Seine ultrakonservative Gesinnung tat er bereits als Kommunalkpolitiker kund, als er durch aktionistische Maßnahmen wie die Schließung von Fast-Food-Restaurants oder das Verbot von David Beckham-Postern im öffentlichen Raum Ikonen der westlichen Gesellschaft aus der Hauptstadt verbannte. Mit dieser Grundhaltung schaffte er dann zwei Mal die - wie fair auch immer verlaufene - Wahl zum Regierungschef.

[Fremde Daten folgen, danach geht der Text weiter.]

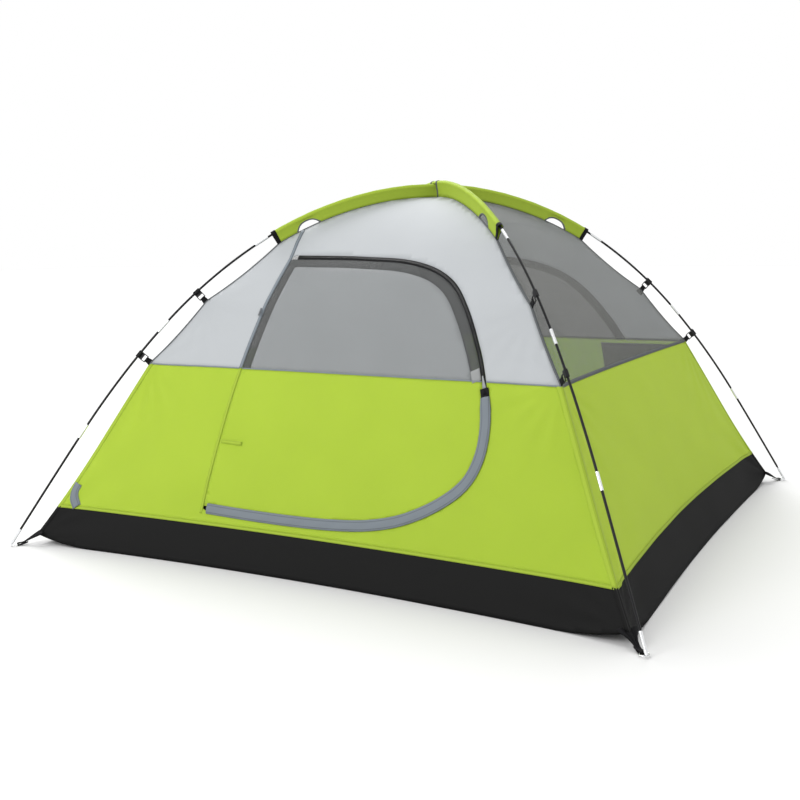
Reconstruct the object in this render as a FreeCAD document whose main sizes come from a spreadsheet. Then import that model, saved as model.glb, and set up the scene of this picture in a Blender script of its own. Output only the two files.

Das Ende seiner Karriere besiegelte jedoch bereits vor zwei Jahren ein Disput mit dem faktischen Staatsoberhaupt, dem Obersten Rechtsgelehrten Ali Khamenei, was Ahmadinedschad schon 2012 seinen Rückzug aus der Politik ankündigen ließ. Dass die politische Eiszeit, die auf das Tauwetter, welches zwischen 1997 und 2005 unter Staatspräsident Mohammed Khatami geherrscht hat, folgte, damit endet, ist freilich nicht zu erwarten. Zu fest hält die islamistische Elite die politischen, juristischen, militärischen und wirtschaftlichen Zügel in der Hand. So blickt der 75 Millionen-Einwohner-Staat mittlerweile auf drei Jahrzehnte gesellschaftlicher wie kultureller Unterdrückung und Stagnation zurück.
Geschätzte 15 Millionen
Der "Abstimmung der Bevölkerung mit den Füßen" hatte das Zwangsregime aber dennoch nichts entgegenzusetzen: Die global zu beobachtenden Umwälzungen, insbesondere in Schwellenländern mit einem dramatischen Bedeutungsverlust der ländlichen Räume und einem Boom der Zen-tren, erfassten auch Persien. So zählte seine Hauptstadt 1979, als Ayatollah Ruhollah Musavi Khomeini als Revolutionsführer die "Islamische Republik Iran" ausrief, mit fünf Millionen Einwohnern zwar bereits zu den größten Metropolen der Welt, galt dank seiner großzügigen Anlage aber noch als gut funktionierender Ballungsraum - wovon heute längst keine Rede mehr sein kann.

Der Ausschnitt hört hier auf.